Must one employ even a scintilla of "faith" to
reasonably conclude that the mailman delivered the mail - well above and beyond
any other remote and
inevidenced suggested improbabilities? If
you would equate
any expressed improbability as
equally valid explanation, and
any conclusion therefore inextricably drawn (as predicated) as being based upon "faith", and faith alone...then
you irrationally delude yourself, and deny all aspects of reason and circumstantial inference as foundation in developing a percipient and reasonable conclusion
absent the need of "blind trust" or "faith".
It requires
NO "faith" to conclude that the mailman faithfully executed his appointed rounds, and routinely delivered the mail. The evidence at hand
reasonably infers and
suggests such a conclusion as
most probable beyond a reasonable doubt. What requires truly
great "faith" is to assume
some other aspect of causality that
no extant available evidence either suggests or infers, thus being exemplar, and true essence and defining aspect of faith itself.

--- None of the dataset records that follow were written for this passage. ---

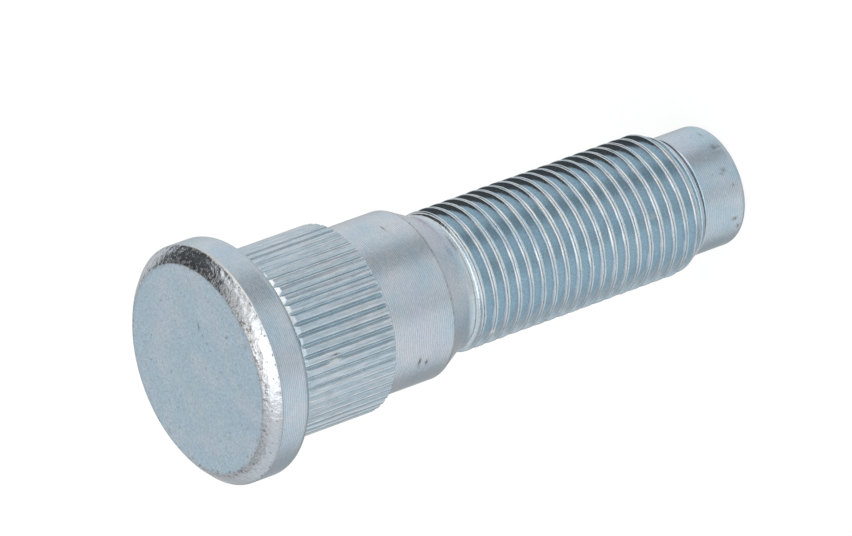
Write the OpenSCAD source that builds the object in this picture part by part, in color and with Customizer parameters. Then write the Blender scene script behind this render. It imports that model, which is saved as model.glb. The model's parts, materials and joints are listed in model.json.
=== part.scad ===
// Pressed-in wheel stud: round head, serrated band, plain shank, rolled thread and dog point.
// Millimetres. The origin is the middle of the point's end face, and +Z runs to the head.

/* [Head] */
// Diameter of the head
head_d = 20.9; // [19:0.1:24]
// Thickness of the head
head_t = 4.2; // [3:0.1:6]
// Width of the bevel round the outer face
bevel_w = 1.3; // [0.3:0.05:1.6]
// Depth of that bevel
bevel_h = 1.15; // [0.3:0.05:1.6]
// Rounding of the rim's back edge
rim_round = 0.85; // [0.2:0.05:1.2]
// Width of the fillet between the collar and the head's back face
fillet_w = 0.95; // [0.9:0.05:1.1]
// Height of that fillet
fillet_h = 0.5; // [0.3:0.05:0.6]

/* [Serrations] */
// Diameter over the serrations
serration_d = 16.6; // [15.8:0.05:18]
// Depth of the grooves between the teeth
serration_depth = 0.3; // [0.15:0.05:0.45]
// Number of teeth
serration_count = 54; // [36:2:72]
// Share of the tooth pitch taken by the flat top
serration_top = 0.5; // [0.3:0.02:0.6]
// Share of the tooth pitch taken by the groove's floor
serration_floor = 0.06; // [0.04:0.02:0.3]
// Plain collar between the head and the serrated band
collar_len = 0.6; // [0.3:0.1:2]
// Length of the serrated band with its chamfers
serration_len = 10.5; // [6:0.5:16]
// Angle of the first groove
serration_turn = 1.2; // [0:0.1:10]

/* [Shank] */
// Diameter of the plain shank
shank_d = 14.9; // [14:0.1:15.4]
// Length of the plain shank
shank_len = 5.9; // [3:0.1:12]
// Rounding of the edge where the shank meets the shoulder
shoulder_round = 0.5; // [0.2:0.1:1]
// Slope of the shoulder against the axis
shoulder_angle = 28; // [20:1:45]
// Diameter of the neck, which is the blank that the thread is rolled on
neck_d = 12; // [11.8:0.05:12.2]
// Length of the plain neck
neck_len = 0.5; // [0.3:0.1:3]

/* [Thread] */
// Diameter over the thread
thread_d = 12.5; // [12.4:0.02:12.7]
// Distance from one crest to the next
thread_pitch = 1.27; // [1:0.01:1.5]
// Height of the thread from root to crest
thread_depth = 0.7; // [0.5:0.02:0.8]
// Width of the crest
crest_w = 0.34; // [0.15:0.01:0.4]
// Width of the root
root_w = 0.12; // [0.06:0.01:0.3]
// Length of the thread from the neck to the point
thread_len = 25.3; // [15:0.1:45]
// Length over which the thread rises to its full height beside the neck
run_in_len = 1; // [0.8:0.1:3]
// Slope of the lead chamfer against the axis
lead_angle = 27; // [20:1:40]
// Angle of the crest where the thread meets the point
thread_turn = 221; // [0:1:360]

/* [Point] */
// Diameter of the dog point
point_d = 10.6; // [9.6:0.1:10.8]
// Length of the dog point
point_len = 4.5; // [4:0.1:8]
// Rounding of the point's end
point_round = 0.8; // [0.3:0.05:1.2]

/* [Hidden] */
// Steps in each rounded edge
arc_steps = 4;
// Flats round one turn of the thread
flat_count = 24;
// How far joined forms reach into each other
overlap = 0.4;
// Step in radius between the neck and the thread's first form
blank_step = 0.05;
// How far the teeth stand out before the band's outer form trims them
tooth_spare = 0.05;
// Turns of the thread that run on, out of sight, inside the point
hidden_turns = 2;
full_turn = 360;
quarter_turn = 90;
$fn = 96;

head_r = head_d / 2;
serration_r = serration_d / 2;
shank_r = shank_d / 2;
neck_r = neck_d / 2;
thread_r = thread_d / 2;
root_r = thread_r - thread_depth;
blank_r = neck_r - blank_step;
point_r = point_d / 2;

shoulder_len = (shank_r - neck_r) / tan(shoulder_angle);
band_chamfer = serration_r - shank_r;

thread_z = point_len;
neck_z = thread_z + thread_len;
shoulder_z = neck_z + neck_len;
shank_z = shoulder_z + shoulder_len;
band_z = shank_z + shank_len;
collar_z = band_z + serration_len;
seat_z = collar_z + collar_len;
top_z = seat_z + head_t;

// Points of a round edge of radius r about [x, z], from angle a to angle b
function arc(x, z, r, a, b) =
    [for (i = [0:arc_steps]) let (t = a + (b - a) * i / arc_steps) [x + r * cos(t), z + r * sin(t)]];

// Half section of everything above the thread except the serrated band
function upper_outline() = concat(
    [[0, neck_z], [neck_r, neck_z], [neck_r, shoulder_z]],
    arc(shank_r - shoulder_round, shank_z + shoulder_round * tan(shoulder_angle / 2),
        shoulder_round, -shoulder_angle, 0),
    [[shank_r, seat_z - fillet_h], [shank_r + fillet_w, seat_z]],
    arc(head_r - rim_round, seat_z + rim_round, rim_round, -quarter_turn, 0),
    [[head_r, top_z - bevel_h], [head_r - bevel_w, top_z], [0, top_z]]);

// Half section of the dog point, which reaches up into the thread's root
function point_outline() = concat(
    [[0, 0]],
    arc(point_r - point_round, point_round, point_round, -quarter_turn, 0),
    [[point_r, thread_z + overlap], [0, thread_z + overlap]]);

module serrated_band() {
    tooth = full_turn / serration_count;
    floor_r = serration_r - serration_depth;
    spare_r = serration_r + tooth_spare;
    flank = (1 - serration_top - serration_floor) / 2;
    spare_edge = (serration_floor / 2) + flank * (1 + tooth_spare / serration_depth);
    corners = [
        [floor_r, -serration_floor / 2],
        [floor_r, serration_floor / 2],
        [spare_r, spare_edge],
        [spare_r, 1 - spare_edge]
    ];
    outline = [for (i = [0:serration_count - 1], c = corners)
        let (a = serration_turn + tooth * (i + c[1])) c[0] * [cos(a), sin(a)]];
    low = band_z - overlap;
    high = collar_z + overlap;
    envelope = [
        [0, low], [shank_r - overlap, low],
        [serration_r, band_z + band_chamfer], [serration_r, collar_z - band_chamfer],
        [shank_r - overlap, high], [0, high]
    ];
    intersection() {
        translate([0, 0, low - overlap])
            linear_extrude(high - low + 2 * overlap) polygon(outline);
        rotate_extrude() polygon(envelope);
    }
}

// Share of its full height that the thread has at height z
function run_in(z) = max(0, min(1, (neck_z - z) / run_in_len));

// Largest radius that the lead chamfer leaves at height z
function lead_r(z) = point_r + (z - thread_z) * tan(lead_angle);

// Radius at height z of a point that the full thread form puts at radius r
function thread_radius(z, r) = min(lead_r(z), blank_r + (r - blank_r) * run_in(z));

// One closed solid: columns of points round the axis, each a little higher than the last,
// so that after a full turn a column meets the first one a pitch further up
module thread() {
    flank = (thread_pitch - crest_w - root_w) / 2;
    form = [
        [thread_r, -crest_w / 2],
        [thread_r, crest_w / 2],
        [root_r, crest_w / 2 + flank],
        [root_r, crest_w / 2 + flank + root_w]
    ];
    corners = len(form);
    low = thread_z + thread_pitch * (thread_turn / full_turn - hidden_turns);
    turns = ceil((neck_z - low) / thread_pitch) + 1;
    top = corners * turns;
    last = flat_count - 1;
    function at(i, j) = i > last ? j + corners : i * (top + 1) + j;
    walls = [for (i = [0:last], j = [0:top - 1 - (i == last ? corners : 0)])
        each [[at(i, j), at(i + 1, j + 1), at(i + 1, j)], [at(i, j), at(i, j + 1), at(i + 1, j + 1)]]];
    foot = flat_count * (top + 1);
    roof = foot + 1;
    foot_cap = concat(
        [for (i = [0:last]) [foot, at(i, 0), at(i + 1, 0)]],
        [for (j = [0:corners - 1]) [foot, at(0, j + 1), at(0, j)]]);
    roof_cap = concat(
        [for (i = [0:last - 1]) [roof, at(i + 1, top), at(i, top)]],
        [[roof, at(0, top), at(last, top - corners)]],
        [for (j = [top - corners:top - 1]) [roof, at(last, j), at(last, j + 1)]]);
    points = [for (i = [0:last], j = [0:top])
        let (
            corner = form[j % corners],
            a = full_turn * i / flat_count,
            z = low + thread_pitch * (floor(j / corners) + i / flat_count) + corner[1],
            r = thread_radius(z, corner[0])
        ) [r * cos(a), r * sin(a), z]];
    polyhedron(
        points = concat(points, [[0, 0, low], [0, 0, low + thread_pitch * turns]]),
        faces = concat(walls, foot_cap, roof_cap));
}

module stud_bolt() {
    color("lightsteelblue") {
        rotate_extrude() polygon(upper_outline());
        serrated_band();
        thread();
        rotate_extrude() polygon(point_outline());
    }
}

stud_bolt();
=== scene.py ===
"""Looks of a pressed-in wheel stud: its head, serrated band, shank, rolled thread and dog point."""
import json
import math
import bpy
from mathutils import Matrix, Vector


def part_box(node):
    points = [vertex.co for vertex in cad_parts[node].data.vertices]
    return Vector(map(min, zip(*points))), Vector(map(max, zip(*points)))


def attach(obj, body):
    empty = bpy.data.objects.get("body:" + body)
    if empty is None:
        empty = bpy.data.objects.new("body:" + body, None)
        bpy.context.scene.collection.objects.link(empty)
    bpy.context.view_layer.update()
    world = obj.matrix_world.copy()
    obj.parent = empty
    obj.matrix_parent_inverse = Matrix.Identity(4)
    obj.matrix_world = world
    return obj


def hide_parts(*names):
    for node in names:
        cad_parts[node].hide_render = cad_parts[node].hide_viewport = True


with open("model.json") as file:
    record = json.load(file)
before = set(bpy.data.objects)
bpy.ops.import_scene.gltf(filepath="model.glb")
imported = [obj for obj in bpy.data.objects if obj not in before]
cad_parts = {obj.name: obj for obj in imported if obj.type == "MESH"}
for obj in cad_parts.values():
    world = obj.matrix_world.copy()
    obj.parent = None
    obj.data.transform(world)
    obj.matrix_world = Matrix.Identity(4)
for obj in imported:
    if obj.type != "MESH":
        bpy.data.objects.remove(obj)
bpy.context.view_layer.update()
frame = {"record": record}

from types import SimpleNamespace

import bpy
import numpy as np
from bpy.props import FloatProperty, FloatVectorProperty, IntProperty, PointerProperty
from mathutils import Matrix, Vector

bl_info = {
    "name": "Wheel Stud",
    "version": (1, 0, 0),
    "blender": (4, 5, 0),
    "location": "View3D > Sidebar > Wheel Stud",
    "description": "Builds a zinc-plated press-in wheel stud and the stage it stands on",
    "category": "Add Mesh",
}

NODE = "stud_bolt"
BODY = "root"
MM = 0.001
TURN = 2 * math.pi
MOUNTS = {mount["name"]: mount for mount in frame["record"]["mounts"]}

# How far the end of a piece reaches in under the next one
TUCK = 0.3 * MM
# Radius at which the end faces of the head and the point close
CENTRE = 0.05 * MM

# Knocks in the metal: angle in degrees, radius and height in mm, size round the axis and along the
# surface in mm, and depth in mm. A negative depth stands proud, as the metal pushed up by a knock does.
HEAD_KNOCKS = (
    (51, 9.1, 54.2, 0.16, 0.22, 0.10),
    (330, 3.9, 54.2, 0.16, 0.42, 0.05),
    (286, 6.4, 54.2, 0.12, 0.26, 0.05),
    (273, 8.3, 54.2, 0.16, 0.16, 0.06),
)
BAND_KNOCKS = (
    (250.5, 8.2, 45.9, 0.12, 0.40, 0.18),
    (247.5, 8.2, 45.9, 0.14, 0.38, -0.14),
)
SHANK_KNOCKS = (
    (320, 7.45, 35.0, 0.10, 0.50, 0.03),
    (218, 7.45, 36.4, 0.10, 0.30, 0.03),
)
THREAD_KNOCKS = (
    (209, 6.25, 27.61, 0.30, 0.22, -0.12),
    (261, 6.2, 10.7, 0.16, 0.12, 0.20),
    (262, 6.2, 20.9, 0.20, 0.12, 0.14),
)
POINT_KNOCKS = (
    (325, 5.3, 1.5, 0.12, 0.10, 0.05),
    (300, 5.3, 1.2, 0.10, 0.35, 0.05),
    (278, 5.3, 1.8, 0.10, 0.30, 0.05),
    (238, 5.3, 3.1, 0.14, 0.25, 0.04),
)

# Stains, rubbed places, a painted lilac reflection, scuffs, and a painted shadow and highlight at a dent:
# angle in degrees, radius and height in mm, and size round the axis and along the surface in mm. Those with
# no radius reach through all radii.
HEAD_STAINS = (
    (273, 8.45, 54.2, 0.15, 0.22),
    (285, 6.35, 54.2, 0.12, 0.25),
    (323, 4.1, 54.2, 0.12, 0.28),
    (55, 9.05, 54.2, 0.16, 0.20),
    (118, 8.65, 54.2, 0.20, 0.20),
    (141, 8.8, 54.2, 0.20, 0.15),
    (175, 9.05, 54.2, 0.22, 0.15),
    (199, 8.75, 54.2, 0.16, 0.15),
)
# A painted shadow in the band's dent, and a painted highlight on the flap beside it
BAND_DENT_SHADOW = ((250.5, None, 45.9, 0.12, 0.40),)
BAND_FLAP_HIGHLIGHT = ((247.5, None, 45.9, 0.12, 0.35),)
SHANK_STAINS = (
    (321, 7.45, 35.4, 0.5, 0.08),
    (219, 7.45, 36.5, 0.50, 0.15),
    (217, 7.45, 35.7, 0.30, 0.12),
)
# A painted lilac reflection on one side of the shank's shoulder
SHANK_REFLECTION_TINT = ((-39, None, 31, 3.0, 1.0),)
SHANK_SCUFFS = ((-70, None, 30.9, 0.5, 0.5),)
THREAD_STAINS = ((269, None, 26.9, 0.7, 0.4),)
THREAD_RUBS = (
    (209, None, 27.61, 0.30, 0.22),
    (260, None, 10.9, 0.22, 0.16),
)
POINT_STAINS = (
    (323, 5.3, 1.4, 0.30, 0.10),
    (302, 5.3, 1.4, 0.35, 0.20),
    (278, 5.3, 1.7, 0.20, 0.25),
    (275, 5.3, 2.0, 0.15, 0.15),
    (262, 5.3, 1.3, 0.12, 0.15),
    (229, 5.3, 1.5, 0.20, 0.30),
    (219, 5.3, 1.0, 0.25, 0.15),
)

# Half section of a groove between two teeth: share of the tooth pitch from its middle, and share of
# its depth. A negative share stands proud, as the lip that rolling pushes up beside the groove does.
GROOVE_FORM = ((0, 1), (0.23, 0.1), (0.3, -0.08), (0.38, -0.02), (0.5, 0))

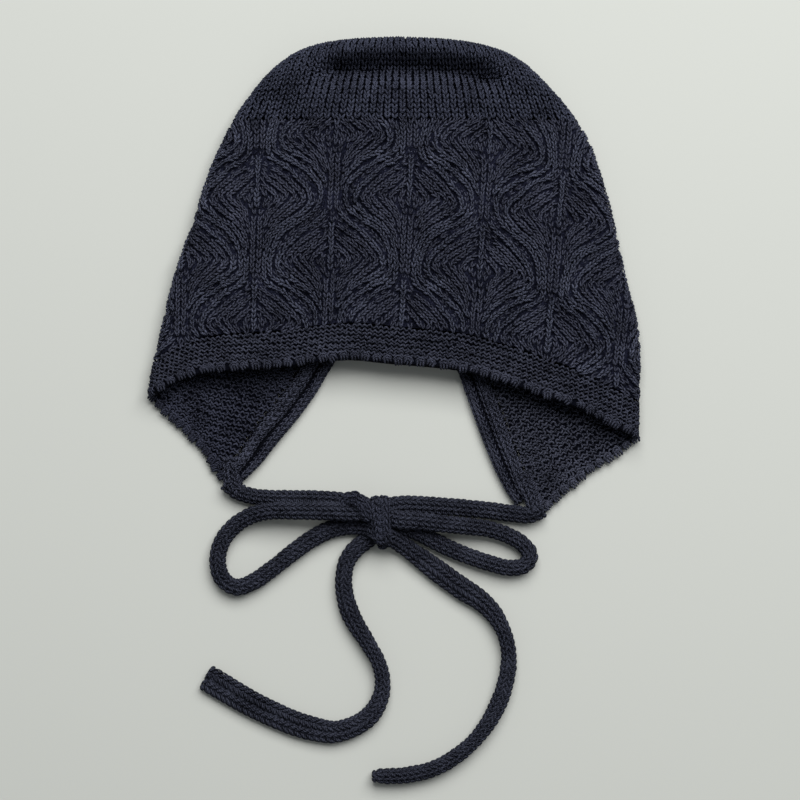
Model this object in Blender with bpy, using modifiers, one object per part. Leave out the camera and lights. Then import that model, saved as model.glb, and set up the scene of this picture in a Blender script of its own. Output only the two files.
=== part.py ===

I reiterate upon your apparent heedless ears and erroneously baseless rationale, that logically/reasonably obtained conclusions (satisfying burdens of proof beyond a reasonable doubt, predicated upon empirical/objective evidence) are
NOT equitable with,
OR equivalent to -
purely "faith-based" conclusions predicated upon lacking, "conspiratorial" (or invisible, or spiritual) "evidence" (or alleged suggestions of improbable and unsubstantiated alternate "possibilities").